Permanent Vacation is no masterpiece; it’s unpolished, the sound is murky and shittily recorded, but overall Jarmusch’s wispy tonal filmmaking, including a sequence of Ozu-cribbing, empty establishing shots, is far more sophisticated than, say, Ulli Lommel’s Blank Generation from out of the same scene. The movie’s puffed-up melancholia and unabashed love affair with being a hip, unattached, good-looking young guy is winningly straight up. It’s enamored with the simple acts of turning on a record player, going to a repertory house, or walking around the city and seeing some crazy shit—enamored enough to make a movie out of all that stuff. I like Permanent Vacation for that, even if the flick is so startlingly full of itself; it’s a movie by the coolest guy in his NYU class, and it feels like it, sometimes painfully so.

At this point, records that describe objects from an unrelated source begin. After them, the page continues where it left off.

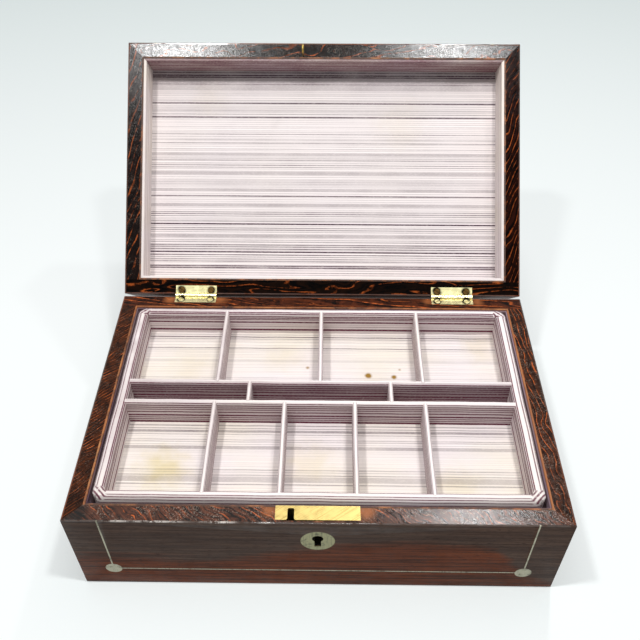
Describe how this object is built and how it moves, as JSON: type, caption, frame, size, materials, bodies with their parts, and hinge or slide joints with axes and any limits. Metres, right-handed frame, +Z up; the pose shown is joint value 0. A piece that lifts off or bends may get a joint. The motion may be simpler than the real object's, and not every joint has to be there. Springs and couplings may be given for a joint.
{
  "type": "compartmented keepsake box",
  "caption": "Hinged wooden box with inlaid front, brass butt hinges and box lock, a lid that turns back, and a lift-out papered tray of compartments.",
  "frame": {"origin": "middle of the underside of the body, on the surface that it stands on", "axes": "+X to the right seen from the front, -Y to the front with the keyhole, +Z up"},
  "size_m": [0.3, 0.358, 0.2121],
  "materials": {
    "rosewood_veneer": "satin lacquer",
    "rim_wood": "glossy crackled lacquer",
    "carcase_wood": "raw, oiled by age",
    "lining_paper": "printed paper, matt",
    "wall_paper": "printed paper, faded, matt",
    "tray_paper": "printed paper over wood, matt",
    "base_paper": "plain paper, matt",
    "inlay": "pale dyed inlay under lacquer",
    "brass": "worn, lightly tarnished",
    "screw_brass": "dark tarnish",
    "steel": "dull"
  },
  "bodies": {
    "body": {"base_board": "carcase_wood", "base_cover": "base_paper", "front_board": "carcase_wood", "back_board": "carcase_wood", "left_board": "carcase_wood", "right_board": "carcase_wood", "front_veneer": "rosewood_veneer", "back_veneer": "rosewood_veneer", "side_veneers": "rosewood_veneer", "front_rim": "rim_wood", "back_rim": "rim_wood", "left_rim": "rim_wood", "right_rim": "rim_wood", "tray_ledges": "wall_paper", "wall_lining": "wall_paper", "well_paper": "lining_paper", "front_stringing": "inlay", "front_roundels": "inlay", "escutcheon": "inlay", "lock_plate": "brass", "lock_case": "brass", "lock_drill_pin": "steel", "lock_spring": "steel", "lock_nails": "brass", "left_hinge_leaf": "brass", "right_hinge_leaf": "brass", "hinge_pins": "brass", "hinge_screws": "screw_brass"},
    "lid": {"lid_top_board": "carcase_wood", "lid_front_board": "carcase_wood", "lid_back_board": "carcase_wood", "lid_left_board": "carcase_wood", "lid_right_board": "carcase_wood", "lid_top_veneer": "rosewood_veneer", "lid_front_veneer": "rosewood_veneer", "lid_back_veneer": "rosewood_veneer", "lid_side_veneers": "rosewood_veneer", "lid_front_rim": "rim_wood", "lid_back_rim": "rim_wood", "lid_left_rim": "rim_wood", "lid_right_rim": "rim_wood", "lid_lining_strips": "lining_paper", "lid_panel": "lining_paper", "lid_stringing": "inlay", "lid_roundels": "inlay", "lock_staple": "brass", "left_lid_leaf": "brass", "right_lid_leaf": "brass", "lid_hinge_screws": "screw_brass"},
    "tray": {"tray_floor": "tray_paper", "tray_front_wall": "tray_paper", "tray_back_wall": "tray_paper", "tray_end_walls": "tray_paper", "tray_long_dividers": "tray_paper", "rear_dividers": "tray_paper", "narrow_dividers": "tray_paper", "front_dividers": "tray_paper"},
    "bolt": {"lock_bolt": "brass"}
  },
  "joints": [
    {"name": "lid_hinge", "type": "hinge", "parent": "body", "child": "lid", "pos_m": [0, 0.0975, 0.07415], "axis": [1, 0, 0], "range_deg": [0, 136]},
    {"name": "tray_lift", "type": "slide", "parent": "body", "child": "tray", "axis": [0, 0, 1], "range_m": [0, 0.015]},
    {"name": "lock_bolt_slide", "type": "slide", "parent": "body", "child": "bolt", "axis": [-1, 0, 0], "range_m": [0, 0.006]}
  ]
}
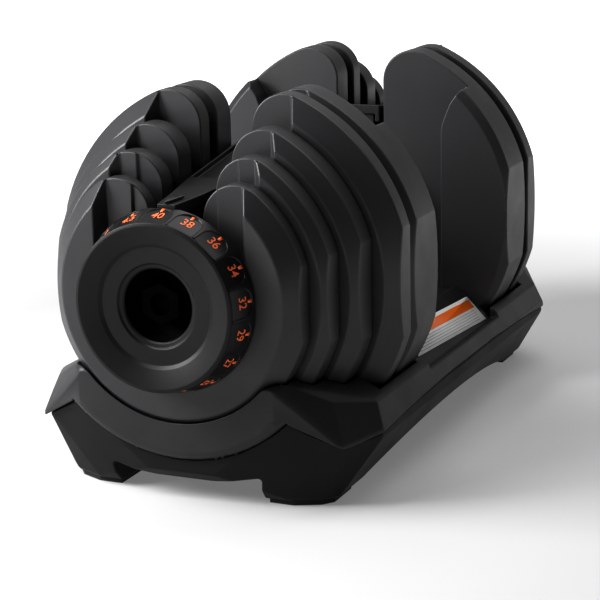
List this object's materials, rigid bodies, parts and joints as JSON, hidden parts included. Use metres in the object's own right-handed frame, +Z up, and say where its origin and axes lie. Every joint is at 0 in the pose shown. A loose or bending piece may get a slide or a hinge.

Permanent Vacation lays out the template for future Jarmusch films featuring cool cat wiggers playing incredulous dress-up in the inner city (John Lurie as a New Orleans pimp? Limey Joe Strummer a blue-collar dude in downtown Memphis?); it’s easy to scoff at, for sure, but a lack of irony or condescension in these games of racial appropriation helps put the conceit through. The easy dialogue between white and black hipitude that Jarmusch strikes never feels one bit nasty or hands-off like some snide art school brats with removable gold teeth who rah-rah-ed Ol’ Dirty Bastard’s kooky crack habit. Permanent Vacation and the movies that follow it are unmoored drifter’s stories, and, to borrow from Down by Law, they simply realize that the slums can be pretty “sad and beautiful” when you’re just passing through. Tourist Jarmusch keeps his eyes open in neighborhoods where nobody wants to be and, at his blue-note best, in Permanent Vacation and its kin, finds a little bit of the downbeat poetry of a lyric from David Berman’s Silver Jews: “When the sun sets in the ghetto/ All the broken stuff gets cold.”